Abstract

Domain adaptation is one of the fundamental challenges in transfer learning. How to effectively transfer knowledge from labeled source domain to unlabeled target domain is critical for domain adaptation, as it benefits to reduce the considerable performance gap due to domain shift. Existing methods of domain adaptation address this issue via matching the global features across domains. However, not all features are transferable for domain adaptation, while forcefully matching the untransferable features may lead to negative transfer. In this paper, we propose a novel method dubbed transferable attention networks (TAN) to address this issue. The proposed TAN focuses on the feature alignment by utilizing adversarial optimization.
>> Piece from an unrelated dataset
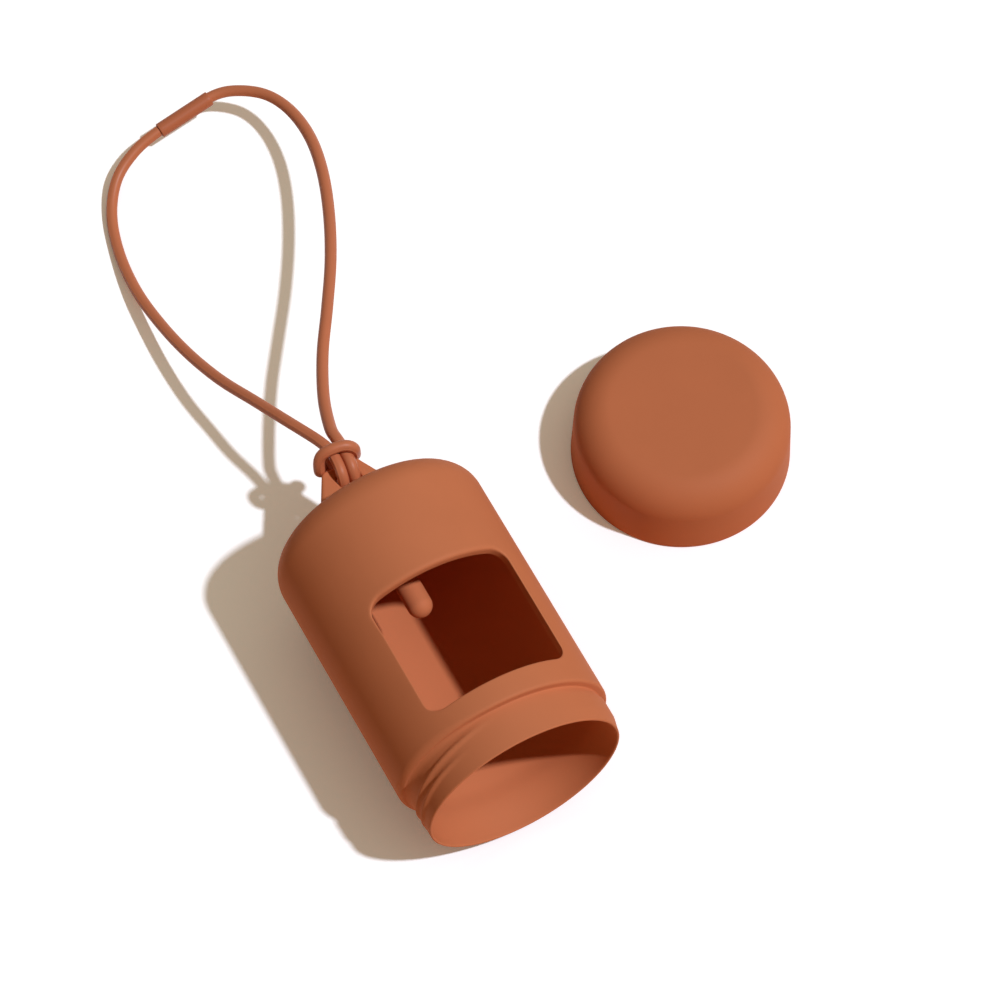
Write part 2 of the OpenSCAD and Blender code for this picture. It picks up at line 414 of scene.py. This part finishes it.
def stretch(*stops):
    """Numbers from stop to stop: value, count, value, count, ... value."""
    found = [np.array([stops[0]], float)]
    for i in range(0, len(stops) - 2, 2):
        found.append(np.linspace(stops[i], stops[i + 2], stops[i + 1] + 1)[1:])
    return np.concatenate(found)


PATCH_TURNS = stretch(-PATCH_HALF, CORNER, -PATCH_MID, ACROSS, PATCH_MID, CORNER, PATCH_HALF)
FAR_TURNS = stretch(PATCH_HALF, 84, 2 * math.pi - PATCH_HALF)
ALL_TURNS = np.r_[PATCH_TURNS[:-1], FAR_TURNS[:-1]]
PATCH_ROWS = stretch(
    PATCH_FROM, CORNER, WINDOW_FROM + WINDOW_ROUND, ALONG,
    WINDOW_FROM + WINDOW_LEN - WINDOW_ROUND, CORNER, PATCH_TO,
)


def window_outline():
    """The window's outline in its plane, as (x, t) points with their outward normals."""
    half = WINDOW_W / 2 - WINDOW_ROUND
    near = WINDOW_FROM + WINDOW_ROUND
    far = WINDOW_FROM + WINDOW_LEN - WINDOW_ROUND
    turns = ((half, near, -90), (half, far, 0), (-half, far, 90), (-half, near, 180))
    counts = (ALONG, ACROSS, ALONG, ACROSS)
    places, normals = [], []
    for k, (x, t, start) in enumerate(turns):
        for a in np.radians(np.linspace(start, start + 90, 2 * CORNER + 1)):
            way = np.array([math.cos(a), math.sin(a)])
            places.append(np.array([x, t]) + WINDOW_ROUND * way)
            normals.append(way)
        nx, nt, _ = turns[(k + 1) % 4]
        after = np.array([nx, nt]) + WINDOW_ROUND * way
        for i in range(1, counts[k]):
            places.append(places[-1] + (after - places[-1]) / (counts[k] - i + 1))
            normals.append(way)
    return np.array(places), np.array(normals)


def outer_softness():
    """Roundness of the window's outer edge at each point: softest at the closed end."""
    places, _ = window_outline()
    return (EDGE_SOFT + EDGE_SOFTER * np.clip(1 - (places[:, 1] - WINDOW_FROM) / 7, 0, 1))[:, None]


def patch_border():
    """The rectangle round the window, as (angle, t) points in step with the outline's points."""
    inner = PATCH_TURNS[::-1]
    sides = [
        [(a, PATCH_FROM) for a in PATCH_TURNS[CORNER + ACROSS : -1]],
        [(PATCH_HALF, t) for t in PATCH_ROWS[:-1]],
        [(a, PATCH_TO) for a in inner[:-1]],
        [(-PATCH_HALF, t) for t in PATCH_ROWS[::-1][:-1]],
        [(a, PATCH_FROM) for a in PATCH_TURNS[: CORNER + ACROSS]],
    ]
    return np.array([p for side in sides for p in side])


def window_rings(r, soft, spread_steps):
    """Rings on the cylinder of radius r from the rectangle to the start of the window's rounded edge."""
    places, normals = window_outline()
    border = patch_border()
    start = places + soft * normals
    goal = np.stack([np.arcsin(start[:, 0] / r), start[:, 1]], 1)
    return [
        on_body(r, *(border + (goal - border) * s).T)
        for s in np.linspace(0, 1, spread_steps + 1) ** 0.8
    ]


def rounded_edge(r, soft, steps, inward):
    """Rings from the surface of radius r round the window's edge into its cut wall."""
    places, normals = window_outline()
    x, t = places.T
    out = places + soft * normals
    surface = by_window(out[:, 0], out[:, 1], np.sqrt(r * r - out[:, 0] ** 2))
    edge = by_window(x, t, np.sqrt(r * r - x * x))
    wall = by_window(x, t, np.sqrt(r * r - x * x) + inward * np.ravel(soft))
    return [
        surface * (1 - s) ** 2 + 2 * edge * s * (1 - s) + wall * s * s
        for s in np.linspace(0, 1, steps + 1)
    ]


def window_patch():
    """The stretch of the body round the window: outer surface, rounded edges, cut wall and inner surface."""
    outer = window_rings(BODY_R, outer_softness(), 4)
    over = rounded_edge(BODY_R, outer_softness(), 6, -1)
    under = rounded_edge(INNER_R, INNER_SOFT, 4, 1)[::-1]
    inner = window_rings(INNER_R, INNER_SOFT, 4)[::-1]
    wall = [over[-1] + (under[0] - over[-1]) * s for s in (1 / 3, 2 / 3)]
    return np.array(outer + over[1:] + wall + under + inner[1:])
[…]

Specifically, we utilize the self-attention mechanism to weight extracted features, such that the influence of untransferable features can be effectively eliminated. Meanwhile, to exploit the complex multi-modal structures of domain adaptation, we use learned features and classifier predictions as the condition to train the adversarial networks. Furthermore, we further propose that the accurately transferable features should enable domain discrepancy to minimum. Three loss functions are introduced into the adversarial networks: classification loss, attention transfer loss, and condition transfer loss. Extensive experiments on Office-31, ImageCLEF-DA, Office-Home, and VisDA-2017 datasets testify that the proposed approach yields state-of-the-art results.